The First Issue isn't Crime Numbers or Costs; It's that Black Lives Matter

I love that one of the first "factual" retorts to "defund the police" is "how will we deal with crime?" or "but crime will go up because there will be no one to enforce the law".

This is inherently racist and classist. It assumes that the only way to prevent crime is to deter crime (especially when a lot of calls cops go out to can be situations better dealt with by differently qualified person or strategy, and that a lot of "crimes" are made to increase State revenues and/or outlaw poverty - especially for things like contempt of court for not making it to debtor's court because the person can't get time off from work because they're trying to pay off they debt or don't understand court notices or don't receive notices and/or can't afford an attorney since it's a civil case, not a criminal case - the contempt order makes it criminal, though - and also to get prisoner slave labor for private prisons, which continues the Black Codes and slave economy from yesteryear).

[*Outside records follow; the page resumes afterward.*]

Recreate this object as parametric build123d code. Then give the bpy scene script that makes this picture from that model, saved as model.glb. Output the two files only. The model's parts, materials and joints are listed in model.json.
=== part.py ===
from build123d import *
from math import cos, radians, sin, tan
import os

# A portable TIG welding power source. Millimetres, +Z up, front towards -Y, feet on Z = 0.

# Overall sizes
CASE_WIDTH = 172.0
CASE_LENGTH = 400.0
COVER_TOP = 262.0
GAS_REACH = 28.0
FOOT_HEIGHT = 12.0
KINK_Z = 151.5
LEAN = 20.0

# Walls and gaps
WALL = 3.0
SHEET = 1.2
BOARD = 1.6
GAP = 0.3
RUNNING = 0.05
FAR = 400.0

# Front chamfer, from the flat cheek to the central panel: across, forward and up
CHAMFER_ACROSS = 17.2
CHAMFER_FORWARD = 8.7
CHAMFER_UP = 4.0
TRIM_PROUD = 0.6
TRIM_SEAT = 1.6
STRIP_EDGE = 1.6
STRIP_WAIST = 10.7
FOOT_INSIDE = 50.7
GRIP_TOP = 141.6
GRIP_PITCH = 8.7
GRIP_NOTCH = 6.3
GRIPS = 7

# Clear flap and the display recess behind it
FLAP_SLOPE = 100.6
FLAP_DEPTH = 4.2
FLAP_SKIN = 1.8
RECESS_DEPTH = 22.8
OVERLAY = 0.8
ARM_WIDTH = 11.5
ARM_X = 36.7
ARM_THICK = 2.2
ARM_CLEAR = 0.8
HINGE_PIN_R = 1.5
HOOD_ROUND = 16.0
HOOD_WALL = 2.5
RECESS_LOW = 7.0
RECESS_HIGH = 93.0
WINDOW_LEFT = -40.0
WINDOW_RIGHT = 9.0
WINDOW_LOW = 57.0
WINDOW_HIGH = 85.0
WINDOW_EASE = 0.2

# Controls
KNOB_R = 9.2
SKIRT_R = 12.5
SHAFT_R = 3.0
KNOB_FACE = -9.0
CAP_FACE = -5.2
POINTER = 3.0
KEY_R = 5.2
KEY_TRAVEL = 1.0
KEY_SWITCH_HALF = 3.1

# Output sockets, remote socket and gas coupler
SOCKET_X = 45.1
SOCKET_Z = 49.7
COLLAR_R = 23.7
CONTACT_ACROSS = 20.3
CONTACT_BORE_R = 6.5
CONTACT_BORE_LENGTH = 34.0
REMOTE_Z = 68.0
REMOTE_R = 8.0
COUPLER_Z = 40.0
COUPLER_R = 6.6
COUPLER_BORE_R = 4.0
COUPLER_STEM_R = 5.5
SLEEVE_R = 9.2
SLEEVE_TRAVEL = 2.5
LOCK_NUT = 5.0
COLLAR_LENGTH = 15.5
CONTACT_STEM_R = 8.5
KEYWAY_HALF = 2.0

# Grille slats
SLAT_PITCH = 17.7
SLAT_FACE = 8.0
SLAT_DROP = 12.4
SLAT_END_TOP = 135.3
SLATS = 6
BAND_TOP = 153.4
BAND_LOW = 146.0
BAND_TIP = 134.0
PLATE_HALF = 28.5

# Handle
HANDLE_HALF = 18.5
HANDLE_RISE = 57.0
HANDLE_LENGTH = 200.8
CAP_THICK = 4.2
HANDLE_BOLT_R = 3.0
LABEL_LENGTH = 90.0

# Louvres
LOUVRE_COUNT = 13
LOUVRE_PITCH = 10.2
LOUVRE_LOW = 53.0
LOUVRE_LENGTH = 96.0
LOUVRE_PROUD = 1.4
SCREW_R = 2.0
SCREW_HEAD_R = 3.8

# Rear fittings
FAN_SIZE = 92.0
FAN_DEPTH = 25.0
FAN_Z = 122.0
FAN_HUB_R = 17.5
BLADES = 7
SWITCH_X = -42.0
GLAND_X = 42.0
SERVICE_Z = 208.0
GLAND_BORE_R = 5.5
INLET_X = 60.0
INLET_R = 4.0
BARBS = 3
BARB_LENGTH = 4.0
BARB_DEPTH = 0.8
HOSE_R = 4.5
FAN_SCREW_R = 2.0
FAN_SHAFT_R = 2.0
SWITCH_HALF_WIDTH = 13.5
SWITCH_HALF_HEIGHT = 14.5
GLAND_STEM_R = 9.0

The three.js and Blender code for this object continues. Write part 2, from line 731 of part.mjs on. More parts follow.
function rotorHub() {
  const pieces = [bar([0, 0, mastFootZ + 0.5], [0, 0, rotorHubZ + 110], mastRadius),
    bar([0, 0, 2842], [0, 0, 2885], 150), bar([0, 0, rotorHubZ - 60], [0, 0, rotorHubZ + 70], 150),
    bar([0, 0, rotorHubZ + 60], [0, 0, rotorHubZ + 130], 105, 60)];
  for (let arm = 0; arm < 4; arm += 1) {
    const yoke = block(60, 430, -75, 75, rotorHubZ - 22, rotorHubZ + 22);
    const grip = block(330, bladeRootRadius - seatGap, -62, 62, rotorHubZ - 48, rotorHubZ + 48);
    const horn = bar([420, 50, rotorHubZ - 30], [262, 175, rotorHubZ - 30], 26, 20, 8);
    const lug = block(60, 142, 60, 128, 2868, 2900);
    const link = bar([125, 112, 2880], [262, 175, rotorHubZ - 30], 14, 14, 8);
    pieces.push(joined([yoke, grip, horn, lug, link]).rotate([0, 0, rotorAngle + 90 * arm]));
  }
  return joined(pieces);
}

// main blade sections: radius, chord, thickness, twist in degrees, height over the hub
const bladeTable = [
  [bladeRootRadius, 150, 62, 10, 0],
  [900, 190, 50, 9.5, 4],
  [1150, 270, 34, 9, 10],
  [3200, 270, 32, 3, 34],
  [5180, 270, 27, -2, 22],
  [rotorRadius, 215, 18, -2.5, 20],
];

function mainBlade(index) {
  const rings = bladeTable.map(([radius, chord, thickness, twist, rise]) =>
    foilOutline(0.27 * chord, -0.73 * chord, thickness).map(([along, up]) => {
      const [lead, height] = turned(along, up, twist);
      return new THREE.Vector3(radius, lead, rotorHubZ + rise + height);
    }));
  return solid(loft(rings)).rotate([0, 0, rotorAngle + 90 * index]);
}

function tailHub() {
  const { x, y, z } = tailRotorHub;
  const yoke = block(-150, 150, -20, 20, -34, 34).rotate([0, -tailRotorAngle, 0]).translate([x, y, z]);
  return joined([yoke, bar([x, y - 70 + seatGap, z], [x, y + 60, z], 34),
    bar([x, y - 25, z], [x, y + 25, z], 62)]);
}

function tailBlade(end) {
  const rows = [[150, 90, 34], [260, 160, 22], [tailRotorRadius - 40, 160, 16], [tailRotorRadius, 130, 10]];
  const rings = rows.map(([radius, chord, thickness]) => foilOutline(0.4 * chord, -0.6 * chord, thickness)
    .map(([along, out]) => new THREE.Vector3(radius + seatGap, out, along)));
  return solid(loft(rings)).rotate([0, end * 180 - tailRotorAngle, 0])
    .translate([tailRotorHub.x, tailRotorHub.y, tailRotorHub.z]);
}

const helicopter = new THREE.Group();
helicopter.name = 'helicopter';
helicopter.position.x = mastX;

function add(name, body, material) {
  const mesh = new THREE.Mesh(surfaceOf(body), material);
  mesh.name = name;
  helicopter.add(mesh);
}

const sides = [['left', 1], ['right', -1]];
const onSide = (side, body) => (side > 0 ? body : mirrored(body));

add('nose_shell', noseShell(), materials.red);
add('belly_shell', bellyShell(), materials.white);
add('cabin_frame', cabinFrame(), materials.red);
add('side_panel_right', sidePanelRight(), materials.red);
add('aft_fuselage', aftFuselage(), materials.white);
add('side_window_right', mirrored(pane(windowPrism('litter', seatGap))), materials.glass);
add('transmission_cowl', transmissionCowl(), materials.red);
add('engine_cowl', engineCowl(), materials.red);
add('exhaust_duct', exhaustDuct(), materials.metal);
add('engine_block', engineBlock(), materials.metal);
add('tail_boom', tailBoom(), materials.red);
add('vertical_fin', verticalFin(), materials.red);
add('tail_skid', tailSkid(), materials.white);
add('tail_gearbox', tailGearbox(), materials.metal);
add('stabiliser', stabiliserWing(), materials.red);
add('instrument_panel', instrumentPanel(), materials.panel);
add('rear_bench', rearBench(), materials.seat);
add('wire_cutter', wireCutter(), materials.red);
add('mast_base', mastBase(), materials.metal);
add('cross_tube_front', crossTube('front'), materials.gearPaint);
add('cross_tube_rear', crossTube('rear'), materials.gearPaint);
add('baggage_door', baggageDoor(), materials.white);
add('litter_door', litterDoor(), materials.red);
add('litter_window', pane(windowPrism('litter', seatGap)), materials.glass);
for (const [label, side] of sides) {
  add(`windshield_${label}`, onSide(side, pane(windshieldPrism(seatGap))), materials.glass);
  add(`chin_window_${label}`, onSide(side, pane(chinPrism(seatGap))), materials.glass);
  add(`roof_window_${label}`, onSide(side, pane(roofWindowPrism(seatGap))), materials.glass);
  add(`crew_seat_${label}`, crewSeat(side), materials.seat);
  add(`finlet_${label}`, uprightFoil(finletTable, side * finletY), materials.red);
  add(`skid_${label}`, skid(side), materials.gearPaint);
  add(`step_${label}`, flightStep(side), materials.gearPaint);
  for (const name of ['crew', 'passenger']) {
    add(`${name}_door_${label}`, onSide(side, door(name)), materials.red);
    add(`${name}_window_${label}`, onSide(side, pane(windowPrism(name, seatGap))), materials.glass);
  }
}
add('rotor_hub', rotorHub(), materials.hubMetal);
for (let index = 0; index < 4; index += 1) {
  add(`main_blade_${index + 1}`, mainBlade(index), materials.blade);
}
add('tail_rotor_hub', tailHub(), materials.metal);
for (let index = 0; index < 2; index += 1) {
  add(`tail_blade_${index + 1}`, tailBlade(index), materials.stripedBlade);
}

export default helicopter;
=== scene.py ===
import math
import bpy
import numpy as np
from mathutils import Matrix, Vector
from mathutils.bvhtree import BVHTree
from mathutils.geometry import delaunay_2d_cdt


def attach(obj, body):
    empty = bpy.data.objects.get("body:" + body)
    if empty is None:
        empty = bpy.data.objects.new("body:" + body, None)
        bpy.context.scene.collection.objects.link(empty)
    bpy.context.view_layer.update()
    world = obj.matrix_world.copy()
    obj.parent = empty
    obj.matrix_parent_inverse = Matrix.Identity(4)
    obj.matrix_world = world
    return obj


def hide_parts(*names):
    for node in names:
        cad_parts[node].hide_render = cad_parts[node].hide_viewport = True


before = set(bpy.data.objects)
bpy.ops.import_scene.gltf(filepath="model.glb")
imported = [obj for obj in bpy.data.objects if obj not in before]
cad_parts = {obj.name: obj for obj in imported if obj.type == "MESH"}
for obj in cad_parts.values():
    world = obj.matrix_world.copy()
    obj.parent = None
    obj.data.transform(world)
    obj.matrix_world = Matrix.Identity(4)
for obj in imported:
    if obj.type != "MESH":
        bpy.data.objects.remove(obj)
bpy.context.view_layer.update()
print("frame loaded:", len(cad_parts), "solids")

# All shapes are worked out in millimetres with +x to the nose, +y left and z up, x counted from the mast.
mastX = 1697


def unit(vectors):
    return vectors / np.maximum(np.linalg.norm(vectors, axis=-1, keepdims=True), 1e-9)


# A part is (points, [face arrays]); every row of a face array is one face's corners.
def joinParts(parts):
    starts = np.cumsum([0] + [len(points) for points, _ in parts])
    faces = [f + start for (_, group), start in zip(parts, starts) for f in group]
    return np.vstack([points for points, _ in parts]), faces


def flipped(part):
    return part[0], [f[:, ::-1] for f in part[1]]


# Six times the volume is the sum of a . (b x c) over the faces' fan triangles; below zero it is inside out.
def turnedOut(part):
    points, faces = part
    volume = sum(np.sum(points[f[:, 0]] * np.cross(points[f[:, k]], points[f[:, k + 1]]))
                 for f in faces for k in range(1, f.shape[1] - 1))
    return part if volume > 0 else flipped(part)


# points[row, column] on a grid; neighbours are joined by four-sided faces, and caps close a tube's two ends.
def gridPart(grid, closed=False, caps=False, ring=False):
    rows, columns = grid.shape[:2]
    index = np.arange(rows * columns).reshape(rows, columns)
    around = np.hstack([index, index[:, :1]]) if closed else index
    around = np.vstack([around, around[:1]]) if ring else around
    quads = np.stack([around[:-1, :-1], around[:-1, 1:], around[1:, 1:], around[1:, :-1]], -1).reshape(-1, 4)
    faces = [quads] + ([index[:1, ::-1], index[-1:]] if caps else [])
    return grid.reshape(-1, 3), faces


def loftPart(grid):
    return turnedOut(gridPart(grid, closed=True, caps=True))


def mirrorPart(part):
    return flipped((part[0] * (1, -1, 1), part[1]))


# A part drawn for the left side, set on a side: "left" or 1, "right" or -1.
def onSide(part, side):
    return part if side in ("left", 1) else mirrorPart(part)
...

So, just based on what I put in the paranthesis, the first issue shouldn't be how to deal with supposed crime, define what crime is, and to ask how the retorter pictures these criminals. What do these criminals look like? What are the lives of these criminals like? How did they grow up? Why did they become criminals and you didn't? The first issue is seeing all "criminals" as human, no matter is they're truly evil or not, then ask how their path of criminality could have been prevented? What role did society play? 

The biggest issue is people dehumanize, essentialize, and isolate these people from reality in their conceptions of them and society?

The first battles aren't procedure and methods. Nor is it numbers. The first step is to see the humanity in these people that are the "other", and to see that that this is common humanity, and everyone could have led a life such as this provided the right circumstances (though I do leave some room for individual agency, just not pinning everything on that, because it can be easy for survival to be seen as more important than agency). 

Black Lives Matter because many with power, money, isolation, sheltered, and/or complacent because they don't want to be touched by the pain of humanity believe or are able to accept that Black Lives don't Matter. They don't want to listen. They are comfortable and don't want to lose that comfort. 

So no,  the first issue shouldn't be numbers, dollars or crime rates. The first issue should be establishing humanity, that Black Lives/Humanity Matters, and that the people trying to argue numbers first don't believe in the humanity of others, nor do they understand how the structures and systems of our can influence and contribute to the human outcome, no matter the physical characteristics or cultural background of that person (and that only human intervention can change the system).

Black Lives Matter. Black Families Matter.